• **Requirements**
Within the records below, reproduce without change the lines from the line that has "Write the three.js" through the line that has "const HOCK_HEIGHT = 205;", and only those.

• **Task input**
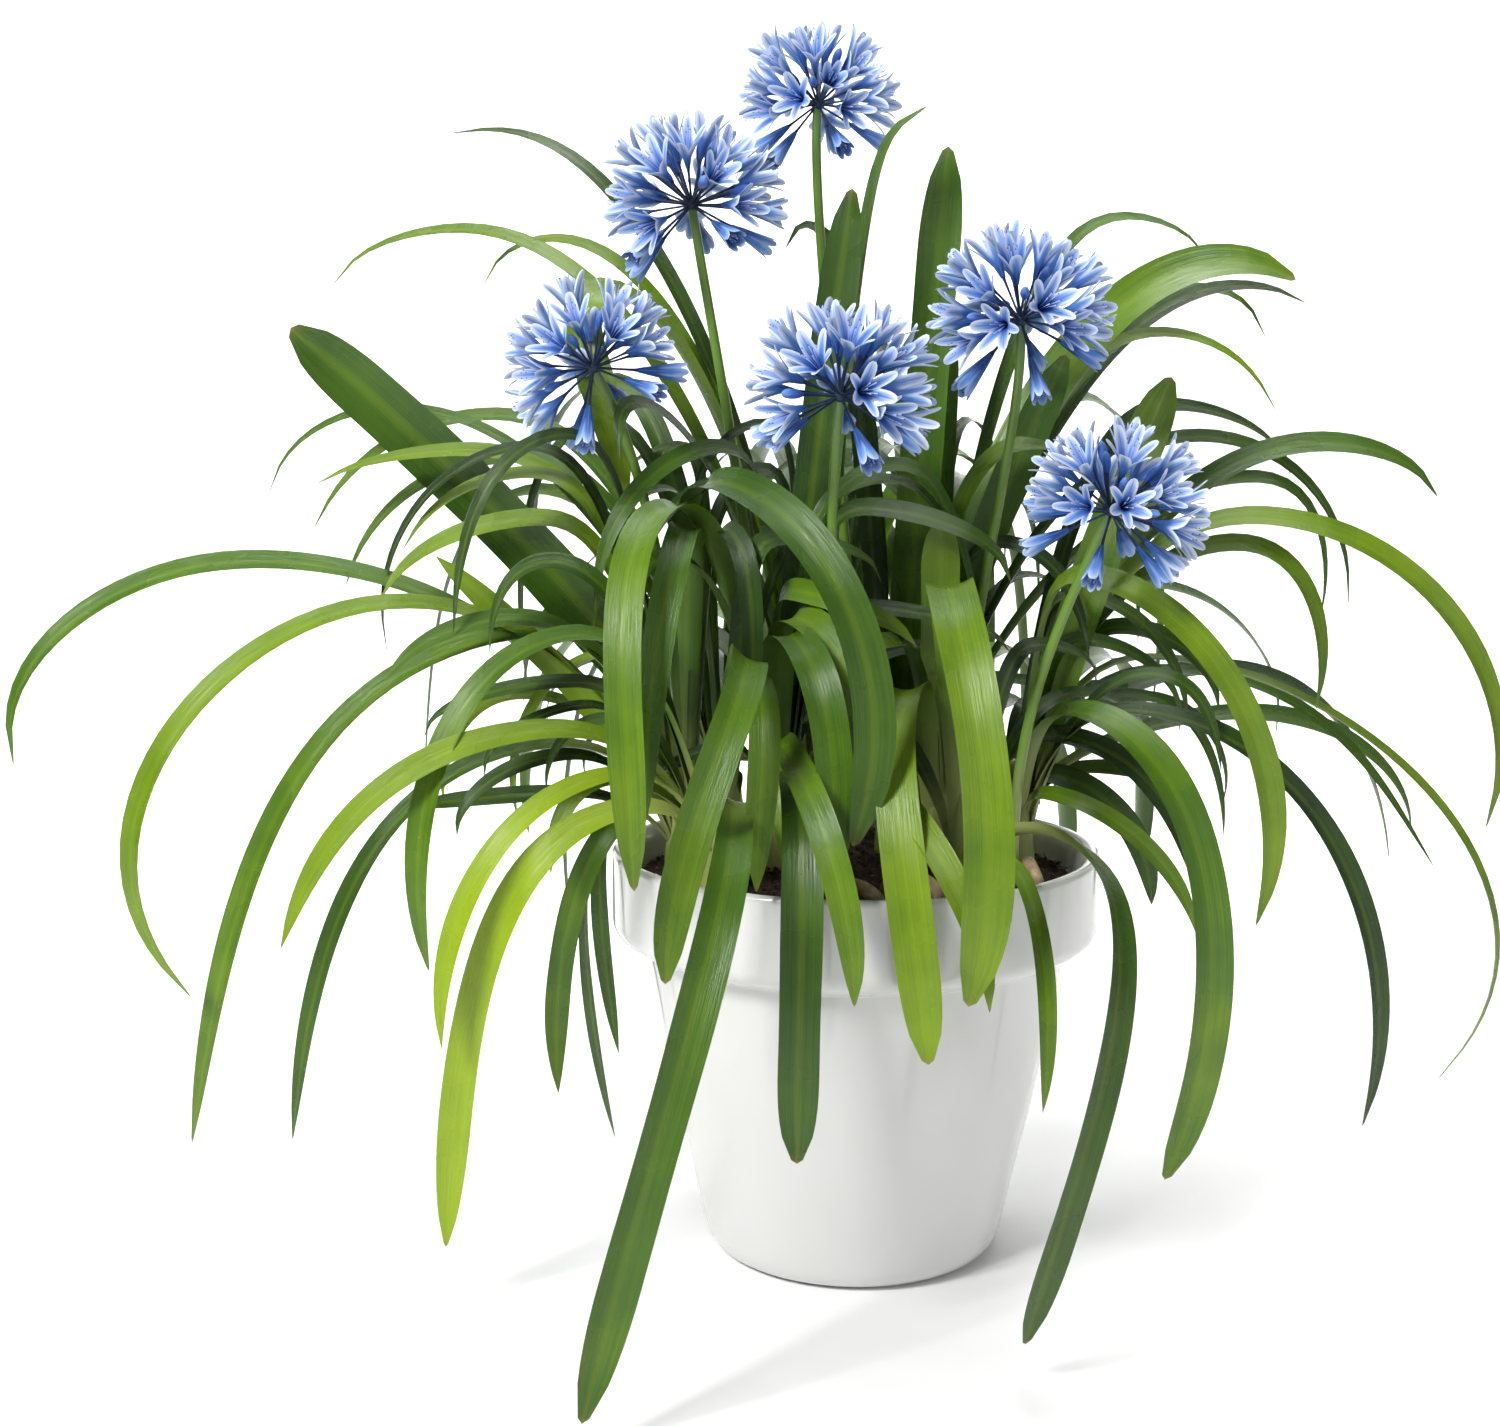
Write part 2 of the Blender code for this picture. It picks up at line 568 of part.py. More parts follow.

---

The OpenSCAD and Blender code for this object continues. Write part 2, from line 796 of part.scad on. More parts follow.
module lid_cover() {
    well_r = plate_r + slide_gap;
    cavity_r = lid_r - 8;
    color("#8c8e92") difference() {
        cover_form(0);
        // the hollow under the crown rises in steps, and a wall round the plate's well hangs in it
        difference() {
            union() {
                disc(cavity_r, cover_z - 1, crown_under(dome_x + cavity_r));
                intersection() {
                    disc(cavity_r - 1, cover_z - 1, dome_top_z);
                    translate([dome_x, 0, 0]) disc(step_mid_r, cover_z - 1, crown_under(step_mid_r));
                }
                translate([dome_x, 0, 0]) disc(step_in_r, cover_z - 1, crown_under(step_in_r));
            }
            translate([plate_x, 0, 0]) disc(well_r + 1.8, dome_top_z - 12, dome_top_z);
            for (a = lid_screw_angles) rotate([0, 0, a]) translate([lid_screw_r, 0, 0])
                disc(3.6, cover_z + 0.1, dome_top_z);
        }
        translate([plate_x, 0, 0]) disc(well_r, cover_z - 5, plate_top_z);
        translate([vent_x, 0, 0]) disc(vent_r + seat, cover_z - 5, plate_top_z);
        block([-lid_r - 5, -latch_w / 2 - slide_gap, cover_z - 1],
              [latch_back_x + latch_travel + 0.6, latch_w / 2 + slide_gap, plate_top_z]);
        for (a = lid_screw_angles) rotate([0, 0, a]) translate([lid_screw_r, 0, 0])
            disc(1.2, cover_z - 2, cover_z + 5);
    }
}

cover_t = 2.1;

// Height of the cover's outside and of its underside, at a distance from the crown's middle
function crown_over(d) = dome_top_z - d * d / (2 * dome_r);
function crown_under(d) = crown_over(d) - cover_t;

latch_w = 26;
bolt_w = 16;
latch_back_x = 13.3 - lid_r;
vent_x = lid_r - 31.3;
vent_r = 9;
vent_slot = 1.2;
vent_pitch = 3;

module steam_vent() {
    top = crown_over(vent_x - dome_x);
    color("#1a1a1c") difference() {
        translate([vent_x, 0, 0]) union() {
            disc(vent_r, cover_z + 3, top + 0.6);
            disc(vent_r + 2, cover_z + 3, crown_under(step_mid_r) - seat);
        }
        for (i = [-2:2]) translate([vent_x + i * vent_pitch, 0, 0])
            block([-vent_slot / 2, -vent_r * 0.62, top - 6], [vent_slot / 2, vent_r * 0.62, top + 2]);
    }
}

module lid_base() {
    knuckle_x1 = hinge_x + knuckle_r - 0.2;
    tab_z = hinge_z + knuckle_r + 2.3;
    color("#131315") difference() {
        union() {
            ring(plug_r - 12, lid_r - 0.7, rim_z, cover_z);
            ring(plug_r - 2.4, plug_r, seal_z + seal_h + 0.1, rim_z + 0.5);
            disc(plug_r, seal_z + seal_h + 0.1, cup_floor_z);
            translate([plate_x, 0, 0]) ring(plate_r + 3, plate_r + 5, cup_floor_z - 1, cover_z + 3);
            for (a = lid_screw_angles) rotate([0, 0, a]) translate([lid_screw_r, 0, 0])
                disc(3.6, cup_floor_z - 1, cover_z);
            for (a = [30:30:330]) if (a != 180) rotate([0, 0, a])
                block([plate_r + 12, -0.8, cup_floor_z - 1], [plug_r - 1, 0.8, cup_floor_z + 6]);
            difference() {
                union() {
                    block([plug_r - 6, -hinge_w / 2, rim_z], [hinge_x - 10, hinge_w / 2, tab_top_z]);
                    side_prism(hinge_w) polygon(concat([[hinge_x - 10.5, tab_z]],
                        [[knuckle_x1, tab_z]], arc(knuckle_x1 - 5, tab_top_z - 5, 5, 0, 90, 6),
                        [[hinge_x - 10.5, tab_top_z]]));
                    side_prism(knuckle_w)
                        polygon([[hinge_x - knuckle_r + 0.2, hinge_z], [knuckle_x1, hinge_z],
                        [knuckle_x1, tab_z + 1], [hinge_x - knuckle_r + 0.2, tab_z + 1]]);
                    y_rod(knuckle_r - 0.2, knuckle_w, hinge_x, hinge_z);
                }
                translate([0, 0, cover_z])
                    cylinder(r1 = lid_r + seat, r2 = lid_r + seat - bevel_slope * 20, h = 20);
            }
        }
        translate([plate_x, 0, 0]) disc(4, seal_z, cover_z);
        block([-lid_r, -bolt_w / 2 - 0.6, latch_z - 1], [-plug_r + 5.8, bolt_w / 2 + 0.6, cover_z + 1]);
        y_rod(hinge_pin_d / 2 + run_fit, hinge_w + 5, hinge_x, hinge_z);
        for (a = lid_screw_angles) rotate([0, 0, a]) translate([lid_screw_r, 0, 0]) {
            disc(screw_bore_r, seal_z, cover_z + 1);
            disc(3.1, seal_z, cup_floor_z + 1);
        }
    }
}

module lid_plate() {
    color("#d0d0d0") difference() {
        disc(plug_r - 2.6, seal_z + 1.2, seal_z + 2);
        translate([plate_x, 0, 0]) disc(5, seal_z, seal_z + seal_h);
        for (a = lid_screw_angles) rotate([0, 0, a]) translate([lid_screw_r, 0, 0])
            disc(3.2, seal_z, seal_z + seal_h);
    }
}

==

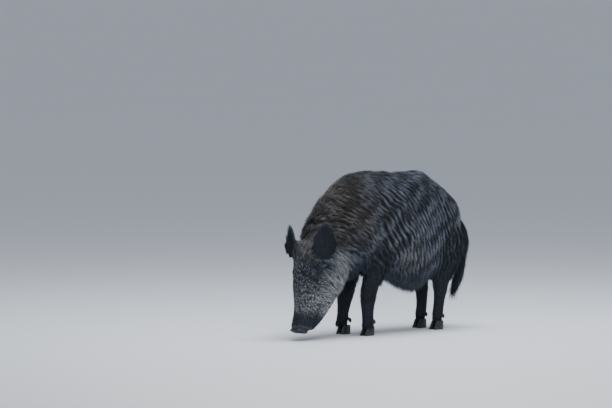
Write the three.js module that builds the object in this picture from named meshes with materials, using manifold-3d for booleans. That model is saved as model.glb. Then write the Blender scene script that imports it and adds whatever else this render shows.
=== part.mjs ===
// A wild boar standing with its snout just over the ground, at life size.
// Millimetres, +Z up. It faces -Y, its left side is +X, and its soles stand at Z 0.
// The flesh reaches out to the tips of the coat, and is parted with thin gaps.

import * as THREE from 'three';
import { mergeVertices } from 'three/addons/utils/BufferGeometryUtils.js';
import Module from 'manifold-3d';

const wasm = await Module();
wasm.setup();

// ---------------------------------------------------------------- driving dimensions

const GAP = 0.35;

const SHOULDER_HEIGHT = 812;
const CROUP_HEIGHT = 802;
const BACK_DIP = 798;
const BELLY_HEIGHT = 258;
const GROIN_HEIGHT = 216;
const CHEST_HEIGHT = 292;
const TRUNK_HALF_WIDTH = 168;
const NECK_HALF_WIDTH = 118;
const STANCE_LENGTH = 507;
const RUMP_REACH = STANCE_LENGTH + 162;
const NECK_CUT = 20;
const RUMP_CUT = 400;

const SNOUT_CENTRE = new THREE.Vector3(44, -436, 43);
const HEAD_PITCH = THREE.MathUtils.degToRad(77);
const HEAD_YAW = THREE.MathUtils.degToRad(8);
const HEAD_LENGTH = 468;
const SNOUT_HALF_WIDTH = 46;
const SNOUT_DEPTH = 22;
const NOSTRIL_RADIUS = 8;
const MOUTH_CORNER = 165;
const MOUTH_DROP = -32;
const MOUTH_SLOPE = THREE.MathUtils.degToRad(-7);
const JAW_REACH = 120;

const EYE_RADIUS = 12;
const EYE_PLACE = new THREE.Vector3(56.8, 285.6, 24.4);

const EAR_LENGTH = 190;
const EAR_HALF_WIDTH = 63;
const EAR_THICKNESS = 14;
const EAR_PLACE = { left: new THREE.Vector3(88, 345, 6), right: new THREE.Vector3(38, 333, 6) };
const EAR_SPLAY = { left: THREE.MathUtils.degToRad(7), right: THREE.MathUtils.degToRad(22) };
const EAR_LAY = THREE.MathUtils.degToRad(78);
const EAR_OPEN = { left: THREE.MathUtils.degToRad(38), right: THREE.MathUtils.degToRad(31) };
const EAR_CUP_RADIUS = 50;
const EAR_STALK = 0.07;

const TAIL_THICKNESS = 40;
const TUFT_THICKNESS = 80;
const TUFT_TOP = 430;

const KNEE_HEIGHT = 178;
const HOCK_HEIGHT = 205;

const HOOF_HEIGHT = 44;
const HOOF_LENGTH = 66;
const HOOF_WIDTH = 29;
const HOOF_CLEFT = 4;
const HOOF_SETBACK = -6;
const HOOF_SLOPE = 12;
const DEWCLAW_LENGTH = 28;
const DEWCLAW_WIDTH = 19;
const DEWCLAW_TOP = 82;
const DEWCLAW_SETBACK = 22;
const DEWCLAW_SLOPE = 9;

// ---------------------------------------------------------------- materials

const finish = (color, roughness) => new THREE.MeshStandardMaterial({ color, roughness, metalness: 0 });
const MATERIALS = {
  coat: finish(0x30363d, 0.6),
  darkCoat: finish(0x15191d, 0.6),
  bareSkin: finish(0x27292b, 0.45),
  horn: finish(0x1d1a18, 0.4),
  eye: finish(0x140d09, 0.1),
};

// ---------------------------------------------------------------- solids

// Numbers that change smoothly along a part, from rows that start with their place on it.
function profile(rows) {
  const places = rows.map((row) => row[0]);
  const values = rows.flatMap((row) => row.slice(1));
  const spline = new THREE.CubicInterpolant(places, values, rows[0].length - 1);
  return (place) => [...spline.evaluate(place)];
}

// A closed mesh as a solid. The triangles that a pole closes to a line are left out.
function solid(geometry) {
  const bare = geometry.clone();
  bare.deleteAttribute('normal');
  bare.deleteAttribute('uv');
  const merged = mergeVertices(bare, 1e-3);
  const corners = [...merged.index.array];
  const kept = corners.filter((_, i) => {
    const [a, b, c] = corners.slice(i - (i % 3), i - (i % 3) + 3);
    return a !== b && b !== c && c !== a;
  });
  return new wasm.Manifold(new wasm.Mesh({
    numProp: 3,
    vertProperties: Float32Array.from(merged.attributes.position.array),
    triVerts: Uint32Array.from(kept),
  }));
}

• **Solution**
Write the three.js module that builds the object in this picture from named meshes with materials, using manifold-3d for booleans. That model is saved as model.glb. Then write the Blender scene script that imports it and adds whatever else this render shows.
=== part.mjs ===
// A wild boar standing with its snout just over the ground, at life size.
// Millimetres, +Z up. It faces -Y, its left side is +X, and its soles stand at Z 0.
// The flesh reaches out to the tips of the coat, and is parted with thin gaps.

import * as THREE from 'three';
import { mergeVertices } from 'three/addons/utils/BufferGeometryUtils.js';
import Module from 'manifold-3d';

const wasm = await Module();
wasm.setup();

// ---------------------------------------------------------------- driving dimensions

const GAP = 0.35;

const SHOULDER_HEIGHT = 812;
const CROUP_HEIGHT = 802;
const BACK_DIP = 798;
const BELLY_HEIGHT = 258;
const GROIN_HEIGHT = 216;
const CHEST_HEIGHT = 292;
const TRUNK_HALF_WIDTH = 168;
const NECK_HALF_WIDTH = 118;
const STANCE_LENGTH = 507;
const RUMP_REACH = STANCE_LENGTH + 162;
const NECK_CUT = 20;
const RUMP_CUT = 400;

const SNOUT_CENTRE = new THREE.Vector3(44, -436, 43);
const HEAD_PITCH = THREE.MathUtils.degToRad(77);
const HEAD_YAW = THREE.MathUtils.degToRad(8);
const HEAD_LENGTH = 468;
const SNOUT_HALF_WIDTH = 46;
const SNOUT_DEPTH = 22;
const NOSTRIL_RADIUS = 8;
const MOUTH_CORNER = 165;
const MOUTH_DROP = -32;
const MOUTH_SLOPE = THREE.MathUtils.degToRad(-7);
const JAW_REACH = 120;

const EYE_RADIUS = 12;
const EYE_PLACE = new THREE.Vector3(56.8, 285.6, 24.4);

const EAR_LENGTH = 190;
const EAR_HALF_WIDTH = 63;
const EAR_THICKNESS = 14;
const EAR_PLACE = { left: new THREE.Vector3(88, 345, 6), right: new THREE.Vector3(38, 333, 6) };
const EAR_SPLAY = { left: THREE.MathUtils.degToRad(7), right: THREE.MathUtils.degToRad(22) };
const EAR_LAY = THREE.MathUtils.degToRad(78);
const EAR_OPEN = { left: THREE.MathUtils.degToRad(38), right: THREE.MathUtils.degToRad(31) };
const EAR_CUP_RADIUS = 50;
const EAR_STALK = 0.07;

const TAIL_THICKNESS = 40;
const TUFT_THICKNESS = 80;
const TUFT_TOP = 430;

const KNEE_HEIGHT = 178;
const HOCK_HEIGHT = 205;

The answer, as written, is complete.